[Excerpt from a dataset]
++++++++++

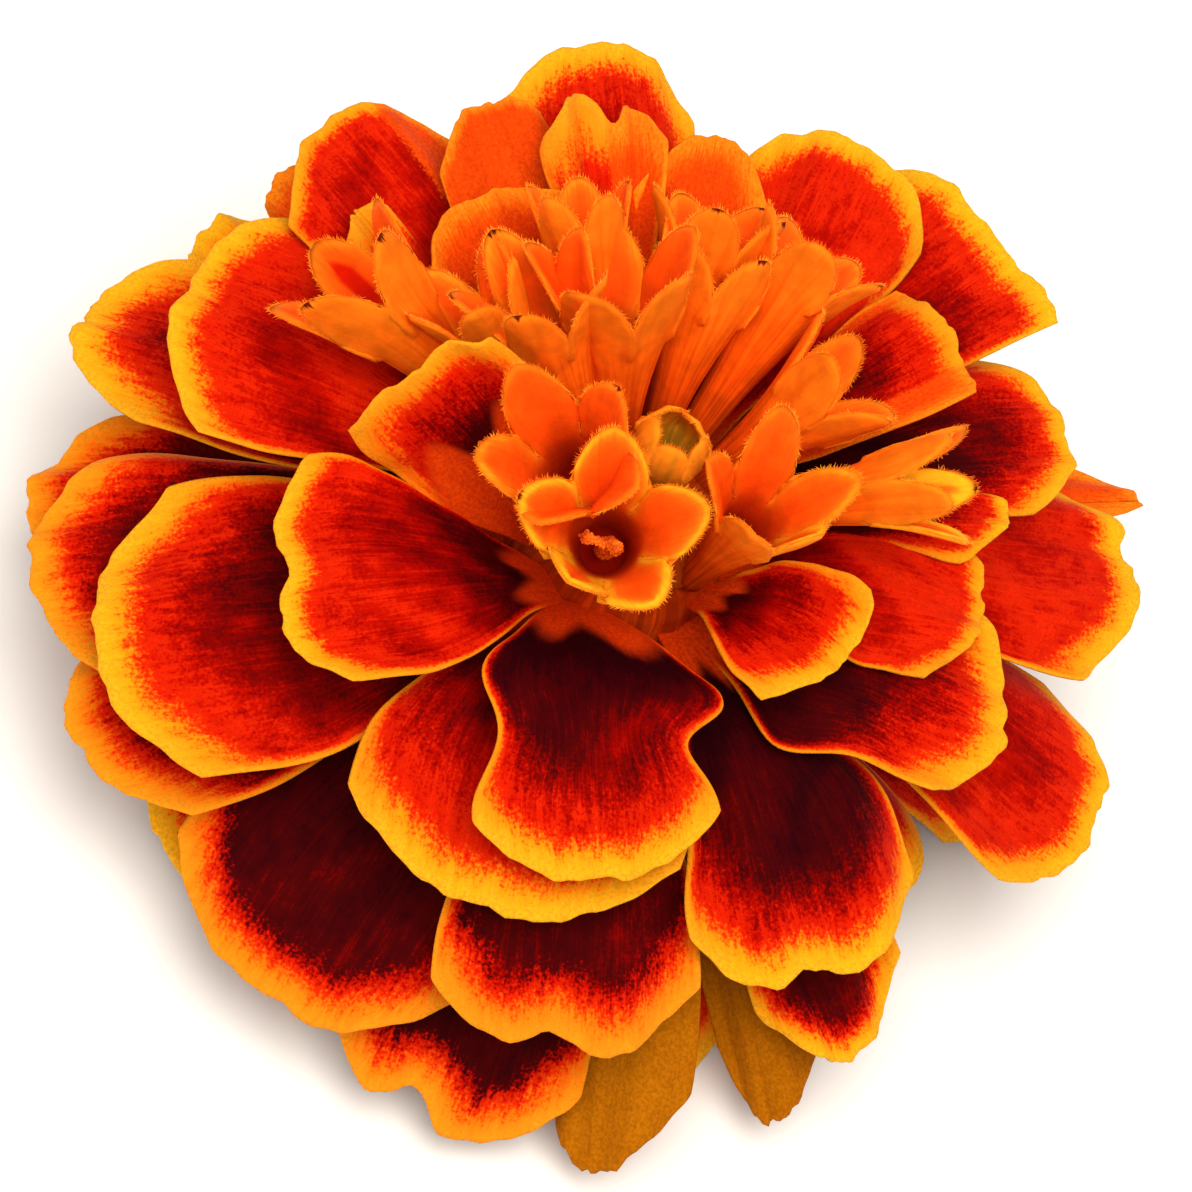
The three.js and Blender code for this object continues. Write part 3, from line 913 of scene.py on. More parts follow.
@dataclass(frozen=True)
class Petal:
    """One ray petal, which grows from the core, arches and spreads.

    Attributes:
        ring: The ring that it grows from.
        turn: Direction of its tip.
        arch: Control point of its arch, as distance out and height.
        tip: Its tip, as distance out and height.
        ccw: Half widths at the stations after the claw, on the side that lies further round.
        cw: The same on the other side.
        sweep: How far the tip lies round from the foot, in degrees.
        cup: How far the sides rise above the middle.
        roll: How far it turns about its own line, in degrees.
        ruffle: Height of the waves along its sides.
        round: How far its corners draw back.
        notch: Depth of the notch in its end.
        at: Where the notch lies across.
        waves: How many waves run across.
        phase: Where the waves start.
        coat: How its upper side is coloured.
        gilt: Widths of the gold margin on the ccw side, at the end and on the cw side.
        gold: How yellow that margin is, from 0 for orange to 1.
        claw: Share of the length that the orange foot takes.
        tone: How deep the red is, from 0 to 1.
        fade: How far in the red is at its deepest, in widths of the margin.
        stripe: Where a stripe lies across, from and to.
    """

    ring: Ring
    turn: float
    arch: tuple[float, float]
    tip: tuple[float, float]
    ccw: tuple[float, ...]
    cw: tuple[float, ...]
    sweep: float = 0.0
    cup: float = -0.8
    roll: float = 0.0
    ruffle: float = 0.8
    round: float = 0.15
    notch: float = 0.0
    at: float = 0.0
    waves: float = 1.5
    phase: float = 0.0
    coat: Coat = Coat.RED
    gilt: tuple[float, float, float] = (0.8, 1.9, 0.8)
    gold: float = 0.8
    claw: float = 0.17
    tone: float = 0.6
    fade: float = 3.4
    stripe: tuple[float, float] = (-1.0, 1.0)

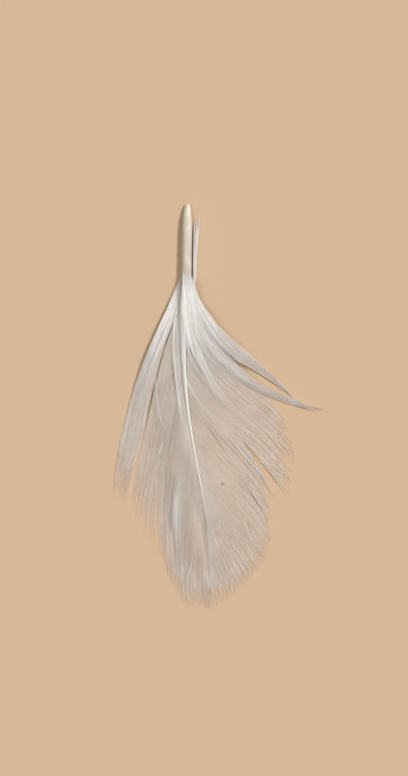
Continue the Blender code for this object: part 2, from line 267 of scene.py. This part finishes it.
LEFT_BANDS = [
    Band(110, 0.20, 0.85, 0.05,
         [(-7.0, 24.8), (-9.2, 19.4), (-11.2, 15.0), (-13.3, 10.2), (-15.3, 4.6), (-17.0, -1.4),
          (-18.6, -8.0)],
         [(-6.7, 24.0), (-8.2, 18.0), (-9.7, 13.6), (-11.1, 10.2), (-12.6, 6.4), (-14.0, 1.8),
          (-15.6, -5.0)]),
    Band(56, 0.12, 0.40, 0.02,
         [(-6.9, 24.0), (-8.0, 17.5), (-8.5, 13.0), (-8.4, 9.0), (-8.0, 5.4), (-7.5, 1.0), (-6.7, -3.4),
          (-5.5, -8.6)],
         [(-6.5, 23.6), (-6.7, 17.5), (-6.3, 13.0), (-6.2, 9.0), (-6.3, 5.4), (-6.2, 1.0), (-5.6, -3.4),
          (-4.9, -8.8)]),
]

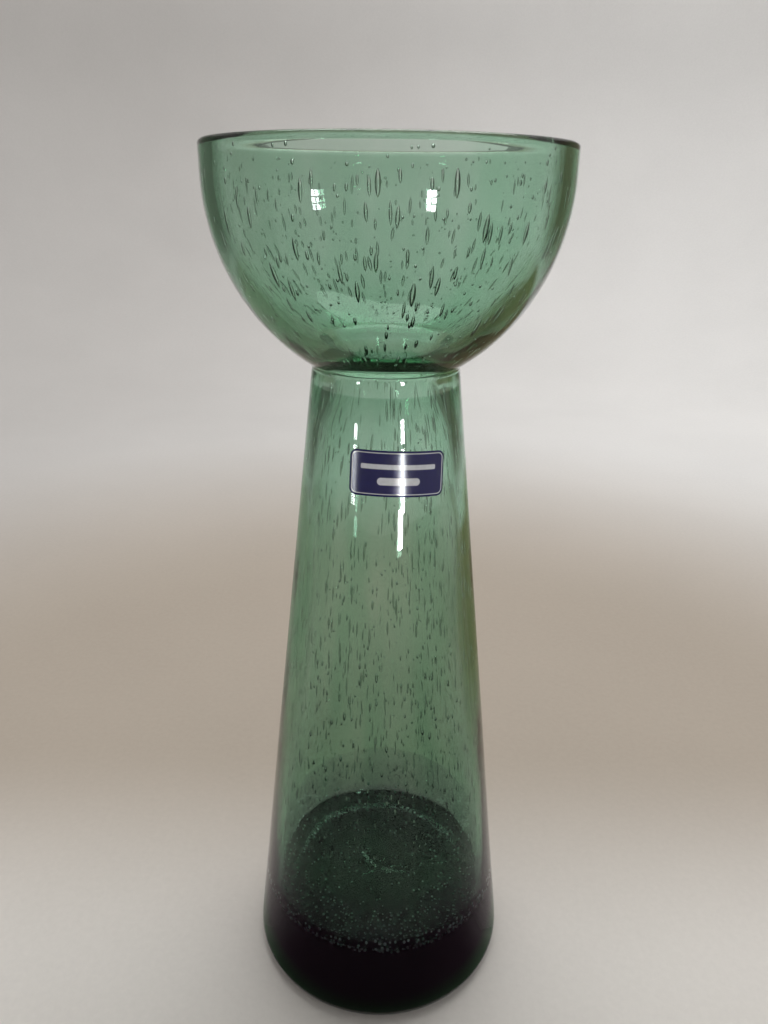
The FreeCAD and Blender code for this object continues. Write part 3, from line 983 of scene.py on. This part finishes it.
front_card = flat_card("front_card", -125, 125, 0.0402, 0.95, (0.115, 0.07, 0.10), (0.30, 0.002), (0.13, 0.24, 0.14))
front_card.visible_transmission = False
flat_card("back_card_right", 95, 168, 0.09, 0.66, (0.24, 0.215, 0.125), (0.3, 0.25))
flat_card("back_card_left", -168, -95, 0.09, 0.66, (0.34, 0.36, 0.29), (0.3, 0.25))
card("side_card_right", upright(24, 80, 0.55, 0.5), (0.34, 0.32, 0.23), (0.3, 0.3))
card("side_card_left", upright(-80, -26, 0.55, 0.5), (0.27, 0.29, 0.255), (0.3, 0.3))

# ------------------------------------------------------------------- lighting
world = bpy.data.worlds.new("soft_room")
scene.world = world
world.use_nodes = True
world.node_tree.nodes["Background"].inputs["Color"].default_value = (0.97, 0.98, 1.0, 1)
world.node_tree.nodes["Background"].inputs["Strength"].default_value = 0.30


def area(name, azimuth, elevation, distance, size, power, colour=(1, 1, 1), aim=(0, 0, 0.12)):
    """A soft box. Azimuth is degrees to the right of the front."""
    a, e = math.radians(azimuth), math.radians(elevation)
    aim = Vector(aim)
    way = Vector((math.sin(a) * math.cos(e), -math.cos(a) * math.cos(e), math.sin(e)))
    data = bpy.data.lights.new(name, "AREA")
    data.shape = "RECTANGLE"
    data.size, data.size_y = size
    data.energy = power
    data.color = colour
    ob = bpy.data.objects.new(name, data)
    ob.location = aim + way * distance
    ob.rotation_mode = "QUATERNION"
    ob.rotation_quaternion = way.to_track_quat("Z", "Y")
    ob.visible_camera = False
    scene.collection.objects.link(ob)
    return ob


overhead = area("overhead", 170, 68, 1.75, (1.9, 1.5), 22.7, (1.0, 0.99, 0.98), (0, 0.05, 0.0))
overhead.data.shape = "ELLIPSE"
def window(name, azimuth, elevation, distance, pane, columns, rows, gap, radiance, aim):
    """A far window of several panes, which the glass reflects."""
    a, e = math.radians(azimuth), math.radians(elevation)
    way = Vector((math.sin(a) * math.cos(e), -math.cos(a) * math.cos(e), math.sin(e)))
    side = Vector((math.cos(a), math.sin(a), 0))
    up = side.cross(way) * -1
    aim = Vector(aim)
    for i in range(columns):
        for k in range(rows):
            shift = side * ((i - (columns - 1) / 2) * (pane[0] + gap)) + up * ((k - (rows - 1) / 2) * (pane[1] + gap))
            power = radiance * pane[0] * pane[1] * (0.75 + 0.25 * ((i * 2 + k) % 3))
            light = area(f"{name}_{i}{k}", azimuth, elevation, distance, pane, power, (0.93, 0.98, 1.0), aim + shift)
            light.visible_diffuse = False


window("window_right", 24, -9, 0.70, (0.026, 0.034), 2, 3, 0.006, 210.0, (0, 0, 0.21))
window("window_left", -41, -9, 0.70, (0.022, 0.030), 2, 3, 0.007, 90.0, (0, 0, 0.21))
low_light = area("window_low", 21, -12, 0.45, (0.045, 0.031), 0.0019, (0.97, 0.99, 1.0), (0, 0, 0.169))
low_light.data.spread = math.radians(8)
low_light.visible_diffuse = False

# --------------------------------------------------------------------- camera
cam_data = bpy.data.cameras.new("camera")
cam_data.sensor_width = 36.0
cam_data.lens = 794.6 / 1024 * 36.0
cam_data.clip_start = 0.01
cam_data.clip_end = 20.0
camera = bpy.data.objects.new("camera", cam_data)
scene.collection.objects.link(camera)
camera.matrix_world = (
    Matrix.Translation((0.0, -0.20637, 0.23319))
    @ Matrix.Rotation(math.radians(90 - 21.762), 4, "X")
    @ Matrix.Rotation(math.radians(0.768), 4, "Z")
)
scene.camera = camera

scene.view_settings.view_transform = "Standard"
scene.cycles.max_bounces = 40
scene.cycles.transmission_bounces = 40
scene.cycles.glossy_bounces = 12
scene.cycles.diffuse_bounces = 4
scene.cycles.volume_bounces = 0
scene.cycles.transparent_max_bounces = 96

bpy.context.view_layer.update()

++++++++++

What the task requires: Copy the material above verbatim.

Response:
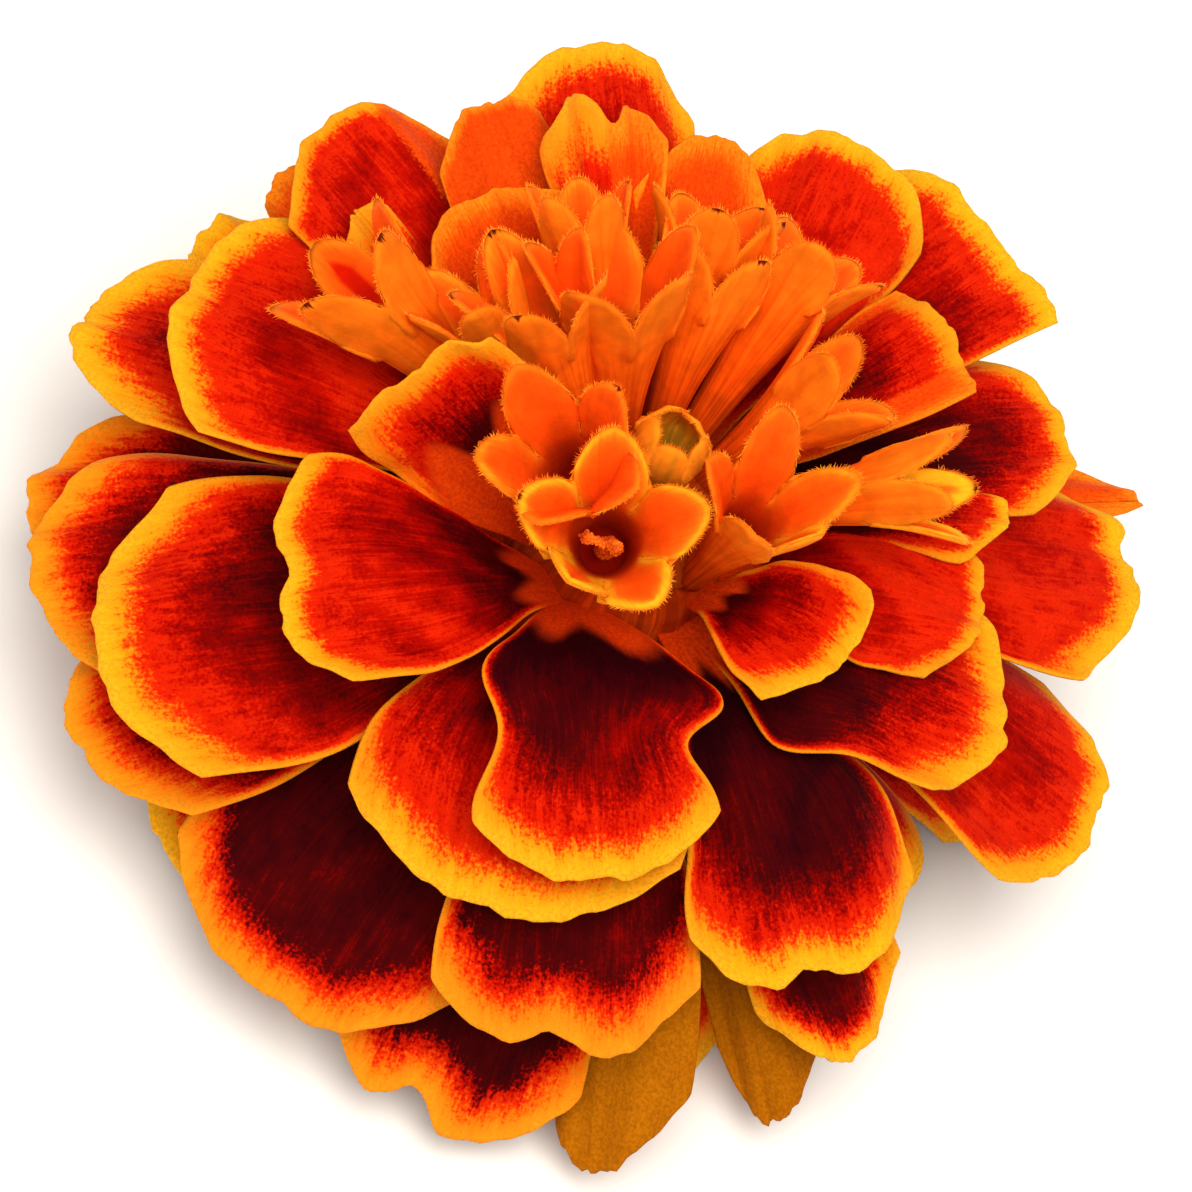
The three.js and Blender code for this object continues. Write part 3, from line 913 of scene.py on. More parts follow.
@dataclass(frozen=True)
class Petal:
    """One ray petal, which grows from the core, arches and spreads.

    Attributes:
        ring: The ring that it grows from.
        turn: Direction of its tip.
        arch: Control point of its arch, as distance out and height.
        tip: Its tip, as distance out and height.
        ccw: Half widths at the stations after the claw, on the side that lies further round.
        cw: The same on the other side.
        sweep: How far the tip lies round from the foot, in degrees.
        cup: How far the sides rise above the middle.
        roll: How far it turns about its own line, in degrees.
        ruffle: Height of the waves along its sides.
        round: How far its corners draw back.
        notch: Depth of the notch in its end.
        at: Where the notch lies across.
        waves: How many waves run across.
        phase: Where the waves start.
        coat: How its upper side is coloured.
        gilt: Widths of the gold margin on the ccw side, at the end and on the cw side.
        gold: How yellow that margin is, from 0 for orange to 1.
        claw: Share of the length that the orange foot takes.
        tone: How deep the red is, from 0 to 1.
        fade: How far in the red is at its deepest, in widths of the margin.
        stripe: Where a stripe lies across, from and to.
    """

    ring: Ring
    turn: float
    arch: tuple[float, float]
    tip: tuple[float, float]
    ccw: tuple[float, ...]
    cw: tuple[float, ...]
    sweep: float = 0.0
    cup: float = -0.8
    roll: float = 0.0
    ruffle: float = 0.8
    round: float = 0.15
    notch: float = 0.0
    at: float = 0.0
    waves: float = 1.5
    phase: float = 0.0
    coat: Coat = Coat.RED
    gilt: tuple[float, float, float] = (0.8, 1.9, 0.8)
    gold: float = 0.8
    claw: float = 0.17
    tone: float = 0.6
    fade: float = 3.4
    stripe: tuple[float, float] = (-1.0, 1.0)

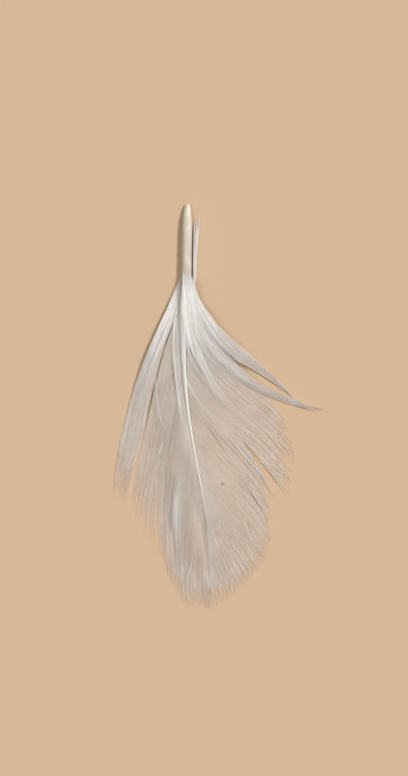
Continue the Blender code for this object: part 2, from line 267 of scene.py. This part finishes it.
LEFT_BANDS = [
    Band(110, 0.20, 0.85, 0.05,
         [(-7.0, 24.8), (-9.2, 19.4), (-11.2, 15.0), (-13.3, 10.2), (-15.3, 4.6), (-17.0, -1.4),
          (-18.6, -8.0)],
         [(-6.7, 24.0), (-8.2, 18.0), (-9.7, 13.6), (-11.1, 10.2), (-12.6, 6.4), (-14.0, 1.8),
          (-15.6, -5.0)]),
    Band(56, 0.12, 0.40, 0.02,
         [(-6.9, 24.0), (-8.0, 17.5), (-8.5, 13.0), (-8.4, 9.0), (-8.0, 5.4), (-7.5, 1.0), (-6.7, -3.4),
          (-5.5, -8.6)],
         [(-6.5, 23.6), (-6.7, 17.5), (-6.3, 13.0), (-6.2, 9.0), (-6.3, 5.4), (-6.2, 1.0), (-5.6, -3.4),
          (-4.9, -8.8)]),
]

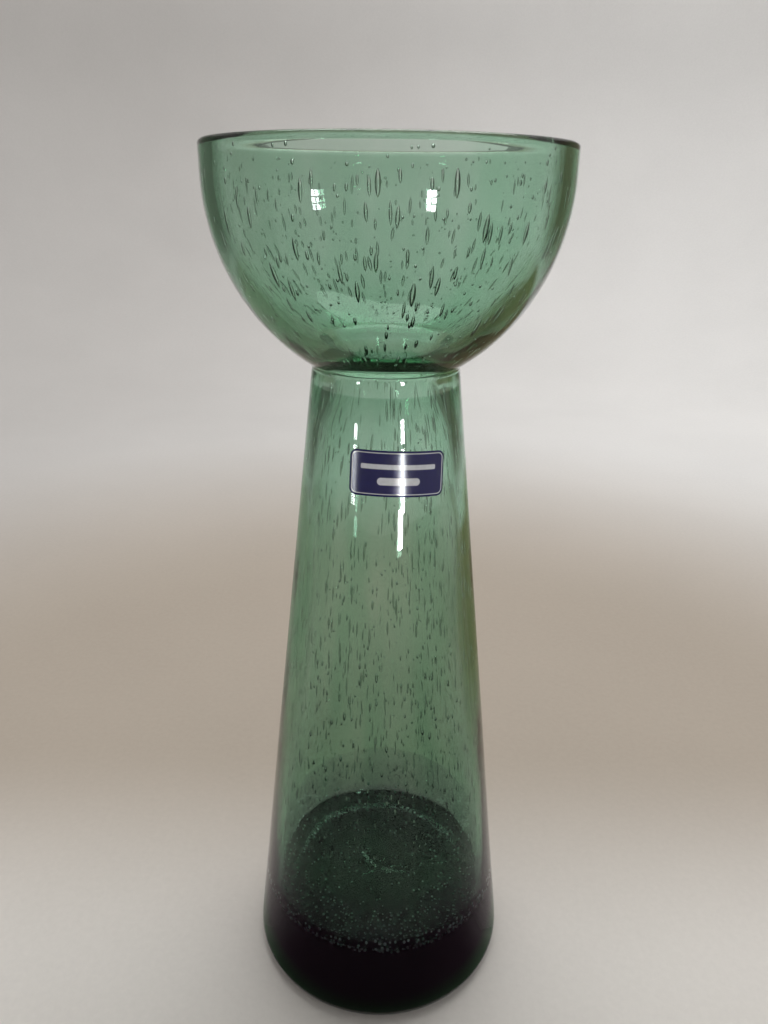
The FreeCAD and Blender code for this object continues. Write part 3, from line 983 of scene.py on. This part finishes it.
front_card = flat_card("front_card", -125, 125, 0.0402, 0.95, (0.115, 0.07, 0.10), (0.30, 0.002), (0.13, 0.24, 0.14))
front_card.visible_transmission = False
flat_card("back_card_right", 95, 168, 0.09, 0.66, (0.24, 0.215, 0.125), (0.3, 0.25))
flat_card("back_card_left", -168, -95, 0.09, 0.66, (0.34, 0.36, 0.29), (0.3, 0.25))
card("side_card_right", upright(24, 80, 0.55, 0.5), (0.34, 0.32, 0.23), (0.3, 0.3))
card("side_card_left", upright(-80, -26, 0.55, 0.5), (0.27, 0.29, 0.255), (0.3, 0.3))

# ------------------------------------------------------------------- lighting
world = bpy.data.worlds.new("soft_room")
scene.world = world
world.use_nodes = True
world.node_tree.nodes["Background"].inputs["Color"].default_value = (0.97, 0.98, 1.0, 1)
world.node_tree.nodes["Background"].inputs["Strength"].default_value = 0.30


def area(name, azimuth, elevation, distance, size, power, colour=(1, 1, 1), aim=(0, 0, 0.12)):
    """A soft box. Azimuth is degrees to the right of the front."""
    a, e = math.radians(azimuth), math.radians(elevation)
    aim = Vector(aim)
    way = Vector((math.sin(a) * math.cos(e), -math.cos(a) * math.cos(e), math.sin(e)))
    data = bpy.data.lights.new(name, "AREA")
    data.shape = "RECTANGLE"
    data.size, data.size_y = size
    data.energy = power
    data.color = colour
    ob = bpy.data.objects.new(name, data)
    ob.location = aim + way * distance
    ob.rotation_mode = "QUATERNION"
    ob.rotation_quaternion = way.to_track_quat("Z", "Y")
    ob.visible_camera = False
    scene.collection.objects.link(ob)
    return ob


overhead = area("overhead", 170, 68, 1.75, (1.9, 1.5), 22.7, (1.0, 0.99, 0.98), (0, 0.05, 0.0))
overhead.data.shape = "ELLIPSE"
def window(name, azimuth, elevation, distance, pane, columns, rows, gap, radiance, aim):
    """A far window of several panes, which the glass reflects."""
    a, e = math.radians(azimuth), math.radians(elevation)
    way = Vector((math.sin(a) * math.cos(e), -math.cos(a) * math.cos(e), math.sin(e)))
    side = Vector((math.cos(a), math.sin(a), 0))
    up = side.cross(way) * -1
    aim = Vector(aim)
    for i in range(columns):
        for k in range(rows):
            shift = side * ((i - (columns - 1) / 2) * (pane[0] + gap)) + up * ((k - (rows - 1) / 2) * (pane[1] + gap))
            power = radiance * pane[0] * pane[1] * (0.75 + 0.25 * ((i * 2 + k) % 3))
            light = area(f"{name}_{i}{k}", azimuth, elevation, distance, pane, power, (0.93, 0.98, 1.0), aim + shift)
            light.visible_diffuse = False


window("window_right", 24, -9, 0.70, (0.026, 0.034), 2, 3, 0.006, 210.0, (0, 0, 0.21))
window("window_left", -41, -9, 0.70, (0.022, 0.030), 2, 3, 0.007, 90.0, (0, 0, 0.21))
low_light = area("window_low", 21, -12, 0.45, (0.045, 0.031), 0.0019, (0.97, 0.99, 1.0), (0, 0, 0.169))
low_light.data.spread = math.radians(8)
low_light.visible_diffuse = False

# --------------------------------------------------------------------- camera
cam_data = bpy.data.cameras.new("camera")
cam_data.sensor_width = 36.0
cam_data.lens = 794.6 / 1024 * 36.0
cam_data.clip_start = 0.01
cam_data.clip_end = 20.0
camera = bpy.data.objects.new("camera", cam_data)
scene.collection.objects.link(camera)
camera.matrix_world = (
    Matrix.Translation((0.0, -0.20637, 0.23319))
    @ Matrix.Rotation(math.radians(90 - 21.762), 4, "X")
    @ Matrix.Rotation(math.radians(0.768), 4, "Z")
)
scene.camera = camera

scene.view_settings.view_transform = "Standard"
scene.cycles.max_bounces = 40
scene.cycles.transmission_bounces = 40
scene.cycles.glossy_bounces = 12
scene.cycles.diffuse_bounces = 4
scene.cycles.volume_bounces = 0
scene.cycles.transparent_max_bounces = 96

bpy.context.view_layer.update()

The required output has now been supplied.